Не услышав от сестры встречной реплики, Парис оперся о перила и стал смотреть поверх воды вдаль, словно дожидаясь корабля. — Собственно, мне нравилось, чем мы занимались. Моя жизнь для меня не секрет, и мне даже в каком-то смысле уютно сознавать, что я просто насыщал в ней свой неуемный аппетит. Так что… Может, быть порочным — или злым — меня устраивает, до определенного уровня, частью которого я хочу себя ощущать, который выражает мою сущность.
— Но? — подсказала сестра.
— Но я не знаю, хочу ли я верить, что у меня нет границ. Точнее, что тьма моя безгранична.

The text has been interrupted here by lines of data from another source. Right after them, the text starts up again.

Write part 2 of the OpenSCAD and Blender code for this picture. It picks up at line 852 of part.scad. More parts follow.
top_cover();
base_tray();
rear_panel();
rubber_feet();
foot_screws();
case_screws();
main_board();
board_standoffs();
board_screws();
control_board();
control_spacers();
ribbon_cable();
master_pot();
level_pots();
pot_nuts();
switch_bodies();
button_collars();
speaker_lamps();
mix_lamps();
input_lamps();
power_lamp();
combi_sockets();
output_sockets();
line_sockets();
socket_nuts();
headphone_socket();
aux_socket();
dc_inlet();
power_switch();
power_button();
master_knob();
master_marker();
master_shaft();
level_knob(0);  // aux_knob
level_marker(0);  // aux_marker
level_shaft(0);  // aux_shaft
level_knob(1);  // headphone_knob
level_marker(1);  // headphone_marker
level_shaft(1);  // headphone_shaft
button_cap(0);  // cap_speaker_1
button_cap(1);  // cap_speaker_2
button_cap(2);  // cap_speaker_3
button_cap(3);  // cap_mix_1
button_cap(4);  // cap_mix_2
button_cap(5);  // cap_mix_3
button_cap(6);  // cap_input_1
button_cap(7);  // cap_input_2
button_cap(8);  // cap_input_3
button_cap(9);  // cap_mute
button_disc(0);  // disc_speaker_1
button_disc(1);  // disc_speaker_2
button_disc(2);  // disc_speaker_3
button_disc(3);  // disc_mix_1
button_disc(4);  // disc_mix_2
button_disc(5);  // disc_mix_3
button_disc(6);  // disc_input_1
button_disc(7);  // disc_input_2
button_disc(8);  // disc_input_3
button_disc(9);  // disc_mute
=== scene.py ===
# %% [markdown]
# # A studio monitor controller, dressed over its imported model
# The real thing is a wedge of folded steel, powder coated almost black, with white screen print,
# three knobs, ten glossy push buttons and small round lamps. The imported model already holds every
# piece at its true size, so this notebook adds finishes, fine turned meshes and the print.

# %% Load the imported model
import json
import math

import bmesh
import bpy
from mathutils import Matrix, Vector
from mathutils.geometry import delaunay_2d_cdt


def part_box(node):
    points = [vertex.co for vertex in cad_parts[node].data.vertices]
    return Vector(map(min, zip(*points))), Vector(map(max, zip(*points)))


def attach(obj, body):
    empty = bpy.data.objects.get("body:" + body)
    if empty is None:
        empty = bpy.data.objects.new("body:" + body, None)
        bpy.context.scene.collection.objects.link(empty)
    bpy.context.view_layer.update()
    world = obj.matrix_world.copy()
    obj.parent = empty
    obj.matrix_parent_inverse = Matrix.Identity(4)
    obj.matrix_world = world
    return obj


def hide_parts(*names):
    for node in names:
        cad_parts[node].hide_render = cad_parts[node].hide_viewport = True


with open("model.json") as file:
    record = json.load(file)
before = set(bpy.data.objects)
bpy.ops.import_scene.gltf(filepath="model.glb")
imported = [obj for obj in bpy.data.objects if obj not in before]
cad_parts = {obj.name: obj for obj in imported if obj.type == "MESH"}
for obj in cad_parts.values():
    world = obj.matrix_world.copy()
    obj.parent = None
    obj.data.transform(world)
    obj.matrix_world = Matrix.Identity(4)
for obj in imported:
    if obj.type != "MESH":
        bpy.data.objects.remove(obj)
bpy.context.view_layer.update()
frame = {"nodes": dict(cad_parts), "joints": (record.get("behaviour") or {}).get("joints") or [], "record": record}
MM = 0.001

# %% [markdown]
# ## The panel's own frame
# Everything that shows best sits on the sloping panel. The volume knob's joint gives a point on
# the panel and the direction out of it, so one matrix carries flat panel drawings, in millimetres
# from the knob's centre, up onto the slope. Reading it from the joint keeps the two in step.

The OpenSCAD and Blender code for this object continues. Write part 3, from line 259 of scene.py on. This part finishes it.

— Что-то тебя, братик, слегка заносит. Тебе не кажется?
Он раскинул руки.
— Глянь на меня, Геката. Посмотри на нас. Мы грандиозны. Все в нас на порядок крупнее, чем самый крупный план. В нем нет ничего реального, многому в нем даже нет места под солнцем… но вот они мы; и не мытьем так катаньем, не катаньем так воровством выбили себе в науке такое, что невозможное в наших руках сделалось возможным! До нас с тобой во всей истории ничего подобного не существовало. Папик зовет нас своими юными богами, и в каком-то смысле он недалек от истины. Мы гнем по своему усмотрению саму природу. — Геката думала что-то сказать, но он перебил ее, нетерпеливо тряхнув головой: — Дай договорить. Геката, мы всегда с тобой были близнецами Джекоби. Чтобы быть с нами, люди шли на все. Даже стреляли друг в друга, чтоб хотя бы к нам приблизиться. Ты и сама знаешь: за тебя между мужчинами шла стрельба на двух континентах. Мы легенды. Знаем мы и то, что нормальность не для нас. Близнецов Джекоби даже нельзя назвать настоящими альбиносами, настолько эта кожа чиста и белоснежна. Наши тела совершенны, без единой генетической погрешности. У нас небывало синие глаза и при этом совершенно безупречное зрение; дупла в зубах и то отродясь не было. Мы сильнее и быстрее, чем принято. И мы фактически идентичные близнецы, даром что разнополые.
— Да, мы действительно плод генетической разработки. Нашел чем удивить. Отец, возможно, самый продвинутый генетик на планете. Он хотел себе совершенных детей, и вот мы у него появились. Позаботился он и о том, чтобы внешность у нас вдобавок сочеталась с умом. Чтоб любого, блин, затмили, кроме разве что какого-нибудь вконец двинутого вундеркинда. Он в лучшую сторону подкорректировал наш ДНК, чтобы из нас действительно вышли «юные боги», о которых он всегда мечтал. Ну и что? Это не новость.
— Есть грань между генетикой и искусственной вычурностью, — сказал Парис. — И что бы вы там с папиком ни говорили, мы с тобой определенно фрики; искусственно созданные. Да сядь мы сейчас сложа руки, забрось науку ко всем чертям, люди и тогда будут писать о нас книги, мутить на нас исследования весь этот и следующий век; может, даже тысячелетие. Мы преодолели в науке всякие границы; такие, на которые никто и посягнуть не смел. — Геката молчала, скрестив на груди руки. — Так что же это значит для нас самих? — продолжал Парис. — Папик выпестовал в нас мысль, что мы существа иного, высшего порядка. Боги, инопланетяне, следующая фаза эволюции — в зависимости от того, какая моча ударит ему в голову. Прав он или нет — истина в том, что мы ненормальны. Мы словно отдельный биологический вид.
— Я знаю…
— Так, может, поэтому мы делаем то, что делаем? — спросил он жестко, с ноткой болезненной откровенности. — Из-за этого можем убивать, воровать, отбирать без всякого покаяния? Неужто мы выше зла потому, что оно — категория человеческая, а нас к людям можно отнести лишь условно?